Tra le persone e, soprattutto in famiglia, la comunicazione è ridotta ai minimi termini perché, in fondo, nessuno ci ha detto che questa è determinante per la nostra vita, la cui essenza va morendo se non esiste più il passaggio dell’esperienza, la condivisione e la messa in discussione di tutto, sfruttando l’importanza, la misura ed il peso della parola.
Di fronte a questo scempio, a questa deriva del nulla che porta al non senso e alla dissoluzione, io mi domando :”Dove siete finiti Maestri di ogni tempo?” Come è possibile che non vi accorgiate di tutto questo e non alziate un dito per contrastarlo? Forse avete paura, forse non volete esporvi per non perdere presunti privilegi o, più semplicemente, vi siete arresi, e per questo vivacchiate, spendendo i vostri giorni in cui l’oggi è uguale al ieri e il futuro non è importante.
Certamente non avete compreso che questa realtà, questa vostra resa, sta pesando come un macigno sulla vita delle nuove generazione che, guarda caso, stanno ricalcando alla perfezione il vostro e nostro stato d’animo.
A volte passando di fronte al campus universitario di Torino, vedo decine e decine di giovani seduti al bar a discorrere del niente, e mi domando dove voi siate? Perché non siate seduti ai loro tavoli a “mettere temi”, a sollecitare il loro interesse, a discorrere di come vorrebbero il mondo, dando la vostra disponibilità e la vostra indubbia esperienza di persone, ancor prima che di Maestri? Nulla, preferite stare lontani da loro, forse temendo che una parola fresca come solo i giovani sanno essere, possa mettere in discussione le vostre radicate convinzioni e buttarvi, per un momento, giù dal piedistallo sul quale vi siete arrampicati e per il quale sareste disposti a tutto, pur di non perderlo. Un fenomeno, questo che, ahimè, già si vede chiaramente dalla scuola materna.
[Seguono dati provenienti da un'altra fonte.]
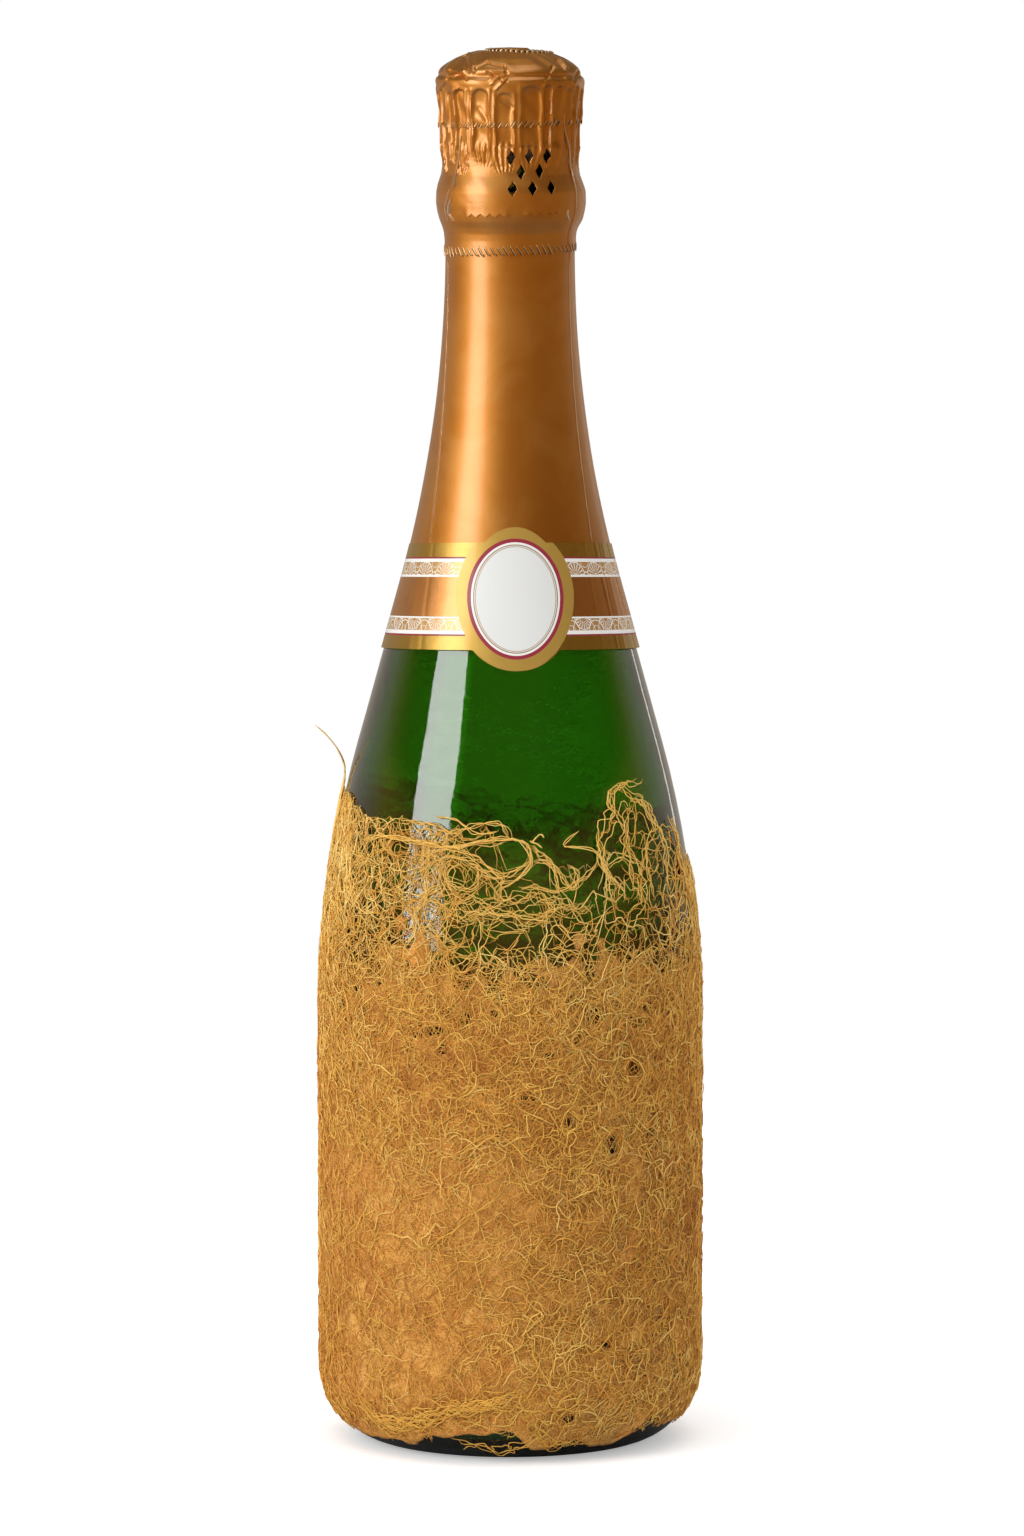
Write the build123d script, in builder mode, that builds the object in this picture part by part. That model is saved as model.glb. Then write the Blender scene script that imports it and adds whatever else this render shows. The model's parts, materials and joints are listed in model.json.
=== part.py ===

Vedete, quello che ho imparato in 49 anni di vita, è che la persona di cultura, l’intellettuale non è la persona che si pregia del suo sapere per mettere, la maggior parte delle volte, in difficoltà il prossimo, ma è la persona curiosa, che continua a farsi domande, per ricercare subito dopo una risposta. Ecco, questa è la cultura: non smettere mai di domandarsi e imparare senza limiti. Dunque, dove siete Maestri di ogni tempo?
Spero, davvero con tutto il cuore, che possiate accogliere questo mio appello, l’appello di un uomo come tanti che vive in una società i cui codici non riconosce più, in cui la violenza crescente non riesce più ad accettare. Uscite, rischiate e riprendete la carica e la passione dei vostri giorni migliori; quel tempo in cui sceglieste l’insegnamento perché lo sentiste profondamente come la vostra missione, la missione di aiutare le nuove generazioni a fare del mondo un posto sempre migliore e degno di essere vissuto.